POURQUOI AVOIR PRÉCISÉ QUE LE FILM A ÉTÉ RÉALISÉ AVEC DES ANIMAUX TOTALEMENT SAUVAGES DANS LEUR MILIEU NATUREL ?
La plupart des animaux dans les films sont des animaux dressés. Ils sont nés en captivité et ne jouiront jamais de la liberté des animaux sauvages. Le grand public ne le sait pas forcément et pense que les images tournées l’ont été en pleine nature, alors qu’en réalité, il y a une équipe de cinquante personnes qui est derrière la caméra. Les images de mon film ne sont pas au ralenti, il n’y a pas de lynx qui saute par dessus ma caméra ou qui vient me renifler le pantalon. J’espère que le public ressentira que ces images sont vraiment authentiques et qu’il aura fallu des années avant d’arriver à ce résultat.
QU’AIMERIEZ-VOUS QUE LES SPECTATEURS RETIENNENT DE VOTRE FILM ?
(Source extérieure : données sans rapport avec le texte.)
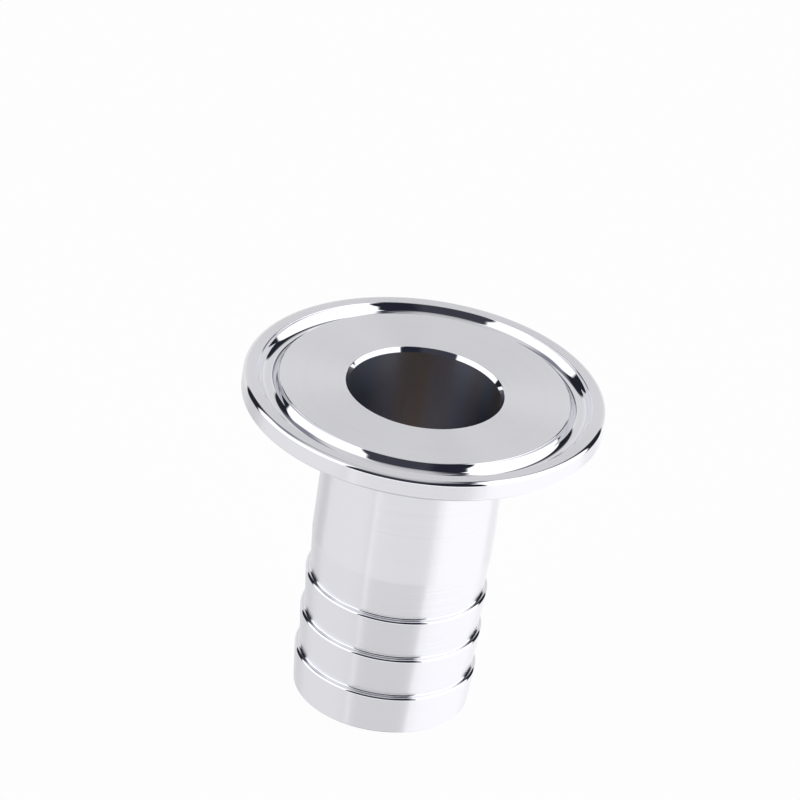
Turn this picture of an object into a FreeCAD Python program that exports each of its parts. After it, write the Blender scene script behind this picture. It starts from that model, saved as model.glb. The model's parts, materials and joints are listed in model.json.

J’aimerais surtout renforcer cette prise de conscience que la nature est une chaîne complexe de multiples maillons et que si l’un d’eux disparaît, la nature s’en trouve déséquilibrée. Le lynx est un maillon indispensable dans notre environnement. C’est un grand prédateur et comme tout prédateur, il est le seul à pouvoir « contenir » la population de certains ruminants comme les chevreuils et les chamois. Lorsqu’il n’y a pas de prédateur dans une forêt, les chevreuils et les chamois peuvent en effet créer de gros dégâts sur les jeunes arbres et jeunes pousses. Cela freine considérablement le rajeunissement forestier. Les ingénieurs forestiers qui travaillent dans ma région me disent que le lynx est la « clef de voute » de la forêt.